Однако воспоминания о молодости Нуреева носились в воздухе, когда в ноябре 1989 года танцовщик вернулся на сцену Кировского театра впервые после 1961 года. Его пригласил худрук балетной труппы театра и бывший соученик Олег Виноградов. Прошло тридцать два года со времени ослепительного дебюта Нуреева в паре с Дудинской. Тем не менее он принял предложение Виноградова, так как хотел еще раз танцевать на сцене Кировского театра. Чтобы показать русским свои достижения на Западе, Нуреев выбрал роль Джеймса в «Сильфиде» — одну из первых ролей, которым обучил его Эрик. Но он прибыл в Ленинград с больной ногой, а потом разорвал мышцу икры на другой ноге во время репетиции со своей двадцатилетней кировской партнершей Жанной Аюповой. С несвойственным ему благоразумием Нуреев решил танцевать «Шинель». Однако Виноградов отказался от замены. Репетиции «Сильфиды», проводимые его старой приятельницей и партнершей Нинель Кургапкиной, были изматывающими; Рудольфу часто приходилось делать перерывы для отдыха.
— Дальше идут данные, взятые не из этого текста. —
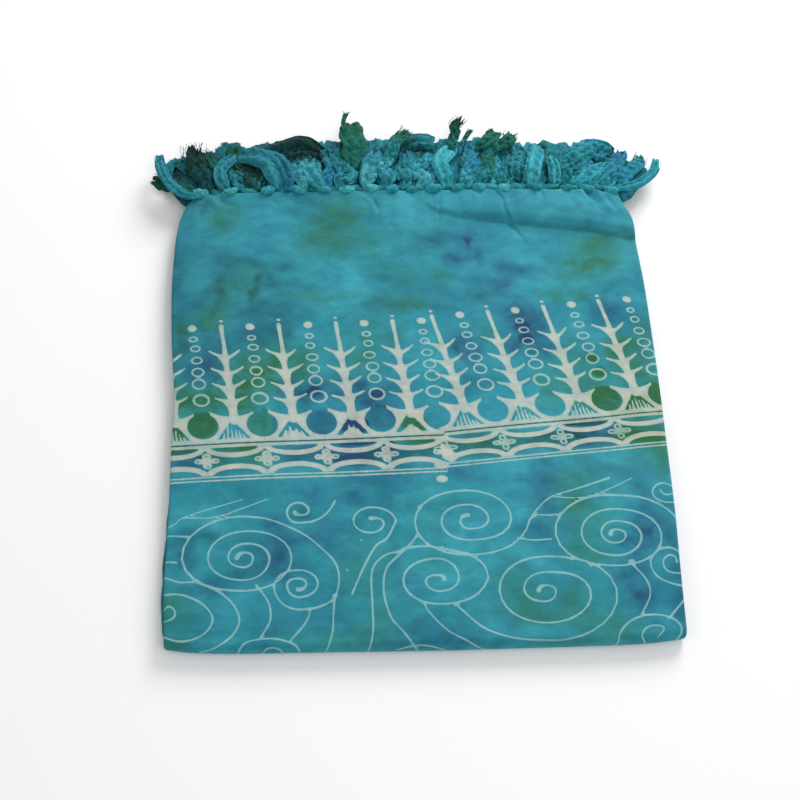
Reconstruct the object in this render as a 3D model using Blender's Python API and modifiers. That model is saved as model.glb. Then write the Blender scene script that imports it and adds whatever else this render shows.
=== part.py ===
"""Folded batik sarong with knotted fringes, lying flat.

Metres, +Z up. The packet's near fold faces -Y, both fringed ends lie at +Y, and the underside
rests on z = 0. The origin is the middle of the underside, without the fringe.
"""

import math
import random

import bmesh
import bpy
from mathutils import Vector

MM = 0.001

# Sizes of the packet
PACKET_THICKNESS = 14 * MM
WALL = 1.3 * MM
GAP = 0.3 * MM
HEM_FROM_MIDDLE = 198 * MM
HEM_HALF_WIDTH = 175 * MM
HEM_BOW = 3.0 * MM
HEM_CORNER_SETBACK = 1.5 * MM
HEM_CORNER_REACH = 1.5 * MM
NEAR_EDGE_FROM_MIDDLE = 200.5 * MM
NEAR_CORNER_SETBACK = 5.5 * MM
PACKET_HALF_WIDTH = 193 * MM

# Folds of the outer cloth
NEAR_FOLD_RADIUS = PACKET_THICKNESS / 2
FAR_FOLD_RADIUS = 3.6 * MM
FAR_FOLD_SETBACK = 10 * MM
FAR_FOLD_SWEEP = math.radians(150)
LIP_RADIUS = 1.9 * MM
LIP_ANGLES = tuple(math.radians(degrees) for degrees in (40, 80, 120))

# Outline of the packet from above, in millimetres: distance along y, left edge, right edge
SIDE_EDGES = (
    (-200, -192.0, 190.5),
    (-150, -193.0, 191.7),
    (-100, -191.5, 193.4),
    (-40, -191.0, 193.8),
    (10, -190.3, 194.0),
    (60, -193.4, 193.5),
    (110, -194.6, 192.5),
    (155, -192.8, 189.8),
    (175, -189.8, 187.8),
    (190, -184.5, 182.0),
    (200, -177.0, 178.5),
)

# Where the cloth's shape is sampled: distances from the hem, in millimetres
TOP_SECTIONS = (0, 4, 10, 18, 26, 34, 43, 54, 72, 102, 142, 186, 230, 276, 320, 360, 391.5)
NEAR_FOLD_STEPS = 6
UNDERSIDE_STEPS = 8
FAR_FOLD_STEPS = 4

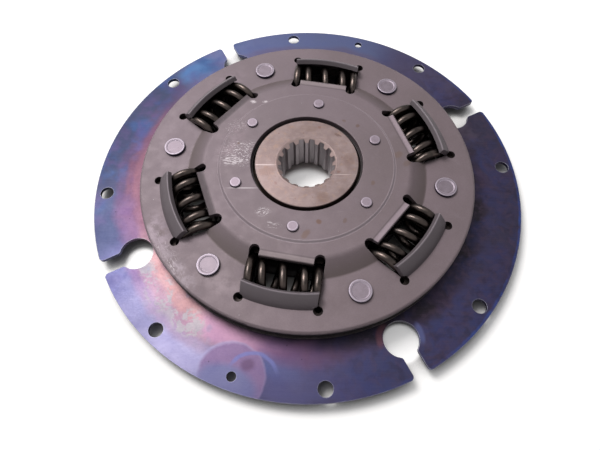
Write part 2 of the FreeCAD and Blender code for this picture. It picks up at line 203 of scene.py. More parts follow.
def makeFloor():
    mesh = bpy.data.meshes.new("studioFloor")
    half = studio["floorSize"] / 2
    corners = [(-half, -half, 0), (half, -half, 0), (half, half, 0), (-half, half, 0)]
    mesh.from_pydata(corners, [], [(0, 1, 2, 3)])
    floor = bpy.data.objects.new("studioFloor", mesh)
    bpy.context.scene.collection.objects.link(floor)
    paper = bpy.data.materials.new("whitePaper")
    paper.use_nodes = True
    tree = paper.node_tree
    shader = tree.nodes["Principled BSDF"]
    place = addNode(tree, "TexCoord").outputs["Object"]
    fibre = addNode(tree, "TexNoise", {"Vector": place, "Scale": 60.0, "Detail": 4.0}).outputs["Fac"]
    white = tint(*studio["floorTint"])
    soft = tuple(part * 0.98 for part in white[:3]) + (1.0,)
    hollow = addNode(tree, "AmbientOcclusion", {"Distance": 0.05}, samples=8).outputs["AO"]
    for spot in studio["paintedLightSpots"]:
        away = vector(tree, "DISTANCE", place, (*spot["at"], 0))["Value"]
        hollow = calc(tree, "MAXIMUM", hollow, ramp(tree, away, spot["far"], spot["near"]))
    paperTone = layer(tree, fibre, white, soft)
    # painted shade: the floor darkened where the disc hangs over it
    paintedShade = ramp(tree, hollow, 0.85, 0.15, 0.0, 0.5)
    colour = layer(tree, paintedShade, paperTone, tint(*studio["paintedShadeTint"]))
    tree.links.new(colour, shader.inputs["Base Color"])
    shader.inputs["Roughness"].default_value = 0.95
    shader.inputs["Specular IOR Level"].default_value = 0.0
    rays = addNode(tree, "LightPath").outputs
    seen = calc(tree, "ADD", rays["Is Camera Ray"], rays["Is Glossy Ray"], clamp=True)
    openFloor = ramp(tree, hollow, 0.45, 0.95)
    shader.inputs["Emission Color"].default_value = (1, 1, 1, 1)
    lift = times(tree, times(tree, seen, openFloor), studio["floorLift"])
    tree.links.new(lift, shader.inputs["Emission Strength"])
    mesh.materials.append(paper)


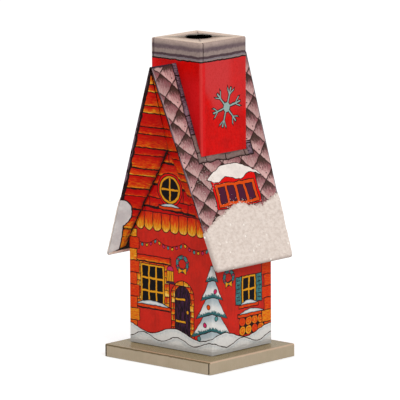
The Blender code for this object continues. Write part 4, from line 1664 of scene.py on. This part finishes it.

По словам Кургапкиной, «он постоянно спрашивал меня: «Может быть, мне не стоит танцевать?» Нуреев был убежден, что Виноградов намерен его унизить. «Не знаю, почему я это делал.
Возможно, это была детская выходка… но из школы Марго Фонтейн… Если ты можешь стоять, значит, можешь и танцевать». Позже Рудольф говорил друзьям, что Виноградов его «угробил».